Abgesehen von fleischlich nennt Paulus die Gläubigen
zu Korinth "nepios", was so viel wie
unmündig oder wie Säuglinge bedeutet.
Sehr gut hat Benedikt Peters in seinem Buch Geöffnete
Siegel diese Form der "Anbetung" beschrieben:
"Das zeigt uns, daß Anbetung immer
begründet ist...Das ist sehr wichtig in einer
Zeit, da immer mehr Christen heidnische Vorstellungen
von Anbetung haben: Sie denken, anbeten heiße,
sich in erhabene Gefühle hineinzusteigern,
sich durch äußerliche Stimulantien
wie entsprechende Musik, Händeklatschen,
Tanzen usw. in eine besondere Stimmung hineinversetzen
zu lassen. Das ist vollständig heidnisch.
So dienen etwa Hindus oder muslimische Derwische
ihren Göttern" (S. 13).
Victor und ich tauschten unsere Adressen aus und
bei uns beiden bestand der Wunsch, in Verbindung
zu bleiben. Es war dies der vorletzte Tag meines
Aufenthalts in Lettland. Am nächsten Tag
war bereits der Rückflug gebucht. An diesem
Sonntag hatte ich insgesamt drei Gottesdienste.

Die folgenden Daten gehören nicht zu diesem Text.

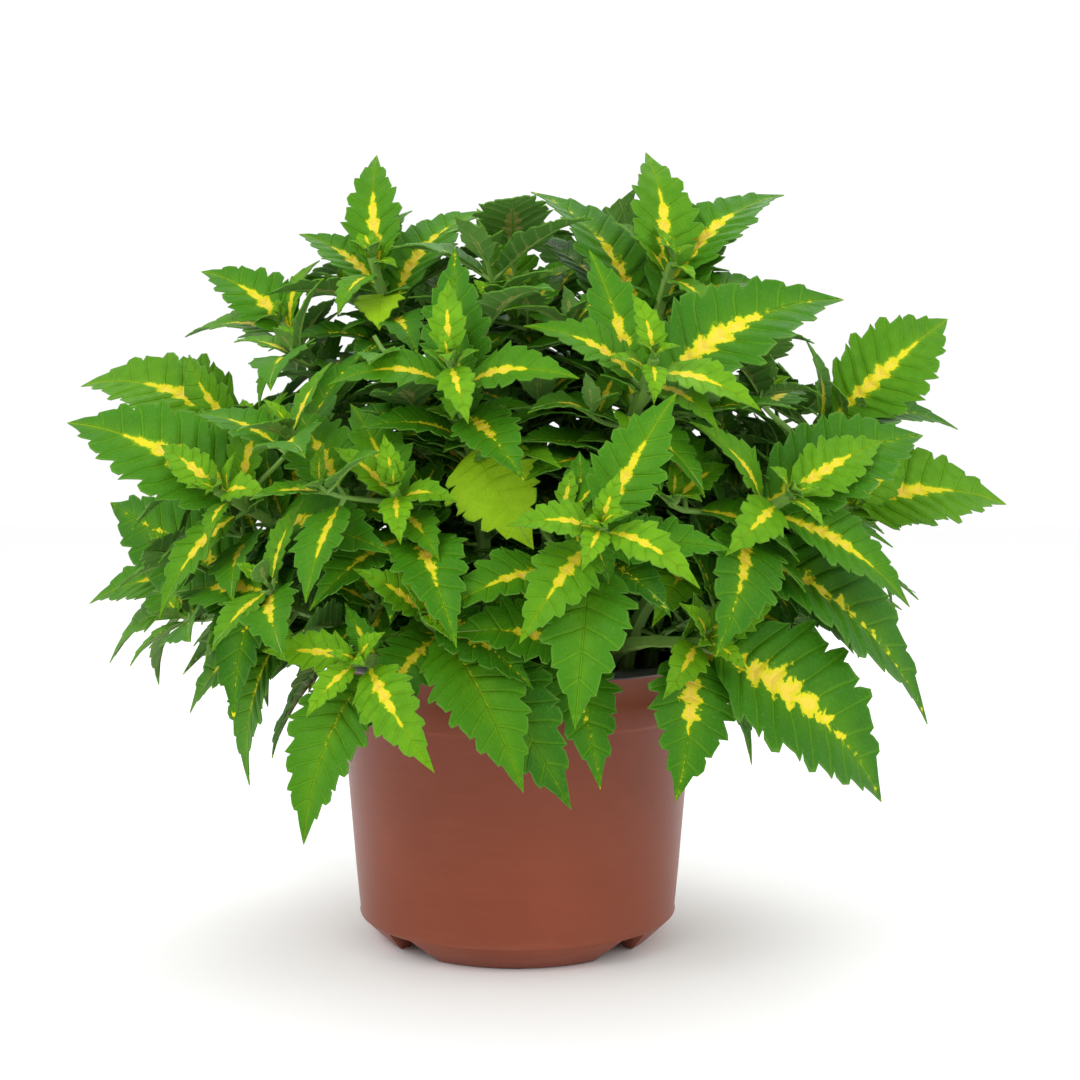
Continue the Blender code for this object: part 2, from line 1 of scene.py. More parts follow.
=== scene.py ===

Bei der Verkündigung um 18.00 Uhr in einer
anderen Gemeinde stöhnten die Gläubigen,
für Lettland eher ungewöhnlich, unter
der Hitze.
Beeindruckend ist, wie viele der Geschwister
nach geistlicher Speise hungern. Besonders dankbar
ist man, wenn man lehrmäßig tiefer
in das Wort hineingeführt wird. Hier herrscht
streckenweise ein Hunger nach geistlicher Nahrung,
wie man es bei uns von Erweckungszeiten berichtet
hat. Obwohl manches organisatorisch nicht so abgelaufen
war, wie ich ursprünglich meinte und auch
einiges sich anders ergeben hatte, verließ
ich doch dieses Land mit großer Dankbarkeit
im Herzen. Dankbar darüber, wie der Herr
wiederum mehr als gnädig geführt hatte.